A sacred or ritual language helps to safeguard this unity and so does the ritual or rite itself. An example of this is the Holy Mass of the Traditional Roman Rite, sometimes referred to as the Gregorian or Tridentine Rite. This rite can be traced back to the apostolic age; its form is intimately connected with the decades in which Christianity was established. In the sixteenth century the missal of the Roman pope which since late antiquity had never succumbed to heretical attack, was prescribed for universal use by Catholic Christendom throughout the West. The Traditional Roman Rite faithfully and unequivocally expressed the Christian faith: that God the Creator took on the form of man, His creature. In Christ Our Saviour, the whole fullness of deity dwells bodily, and [we] have come to fullness of life in him (Col. 2:9-10). The Christian Rite, of which the Roman Rite is an ancient part, thus became an incessant repetition of the Redemptive Incarnation; the representation in time of the one, eternal Sacrifice of Our Lord on Calvary.

My house shall be called a house of prayer for all peoples (Is. 56: 7). The vision of the Prophet Isaiah alludes to our understanding of the Church as a sacrament of unity. God has gathered together as one all those who in faith look upon Jesus as the author of salvation and the source of unity and peace, and has established them as the Church, that for each and all she may be the visible sacrament of this saving unity (Lumen Gentium, 9). Just as Jesus, Way, Truth and Life is our way to the Father; so the Church in which Our Lord is present performing His saving work, is the way that leads us to God. Since God cannot be seen or heard directly, He conveys His summoning Word and inviting sign in a form that is audible, concrete and visible.  This is what the Church is; and specifically, this is what the Mass is: an ancient form that is audible, concrete and visible. The form of the Mass is not arbitrary or inconsequential and as Catholics we must discover anew the treasure of our sacred Tradition, in our day, defend it and appreciate that the Mass invites us to a lifetime of education because in the presence of this Mystery, one has never learned everything there is to learn.

Authentic Christian discipleship is a free response and embrace of the Cross leading to a participation in its mystery. Whoever does not carry his own cross and come after me cannot be my disciple (Lk. 14:27). Our Lord has left us the Mass as the Memorial of His Sacred Passion and our reverent celebration of the Holy Sacrifice is in and of itself the most effective form of evangelization. The sacred liturgy is the vehicle of faith, that is, the means by which the faith is communicated.  It may be said that the traditional sacred liturgy is one of the riches of the poor. In our churches, rightly ordered, in the holiness of beauty, all of us, whatever our state, can have an experience of shared transcendence, a glimpse on this side of the veil, of the glory that awaits those who seek and love God.

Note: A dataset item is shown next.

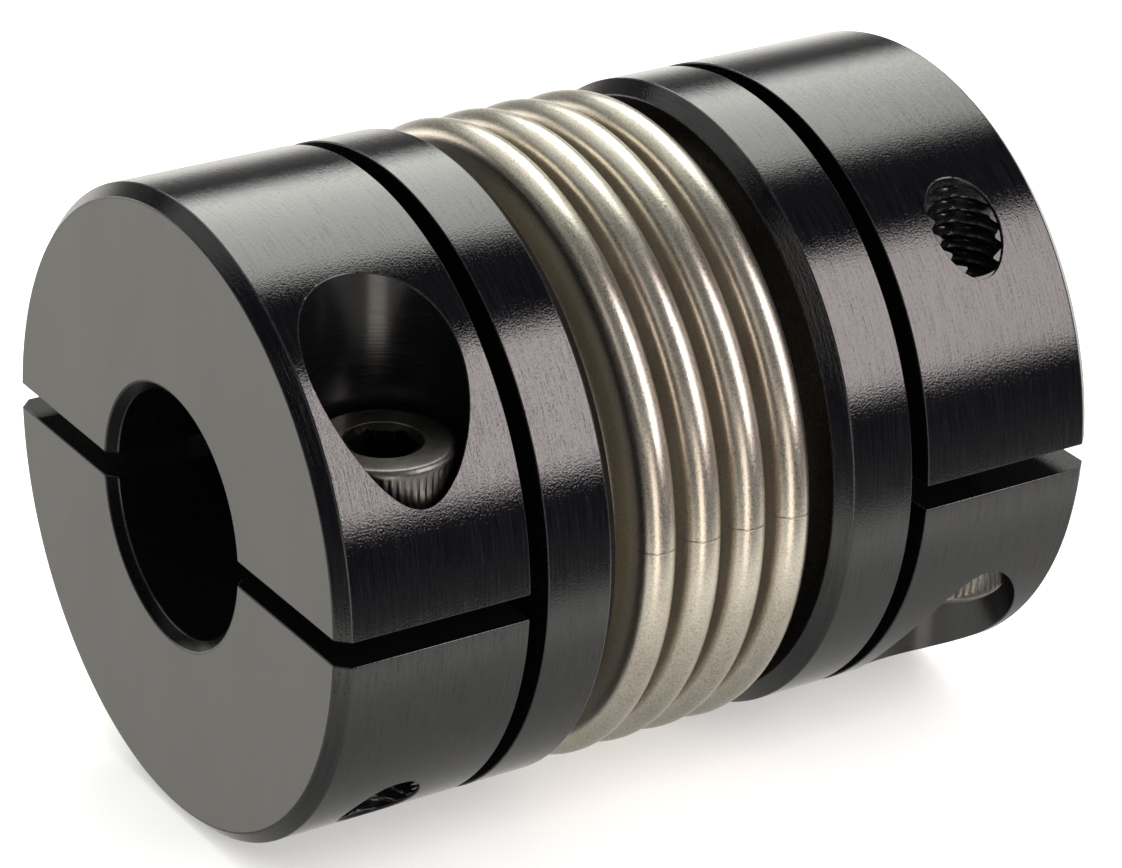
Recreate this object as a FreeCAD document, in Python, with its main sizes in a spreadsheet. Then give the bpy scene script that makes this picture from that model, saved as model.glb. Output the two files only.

And the foreigners who join themselves to the Lord, to minister to him, to love the name of the Lord and to be his servants, all who keep the Sabbath…these I will bring to my holy mountain, and make them joyful in my house of prayer (Is. 56:6-7). These words are fulfilled in the communion that is the Catholic Church, whose faith is unchanging – regardless of what we may hear or even be told. The Church of Christ, the Catholic Church embraces all the families of the peoples, and the Eucharist which makes us one with Christ Our Lord, conforms us to His image on earth.

Growth in God’s own likeness or holiness is the effect of true worship. This is especially brought about in Eucharistic Adoration, an extension of the Holy Sacrifice of the Mass. It is in this form of prayer that is intimately personal, quiet and sober that the work of our transformation in Christ is most effectively effected. It is an invitation to spiritual maturity and sobriety and refinement of life. St. Peter Julian Eymard, (+1868) whose feast we celebrated at the beginning of August is known as the Apostle of the Eucharist. His writings are a great help to deepening our understanding of the Mass and of the Most Blessed Sacrament of the Altar. When the Saint established houses of public Eucharistic Adoration, he insisted that these be cenacles be oases not only of prayer, but also of beauty. He wrote:

The Gospel tells us…that [for the Last Supper] Jesus chose a ‘large furnished room.’ What an astonishing thing! Jesus always sought out poor houses and here we find a kind of sumptuousness. For the Eucharist, nothing is too beautiful! May this also be our firm conviction. For the Eucharist, nothing is too beautiful! May we strive always to deepen our love for the Blessed Sacrament and build up our lives on the Reality of Our Lord’s Eucharistic Presence.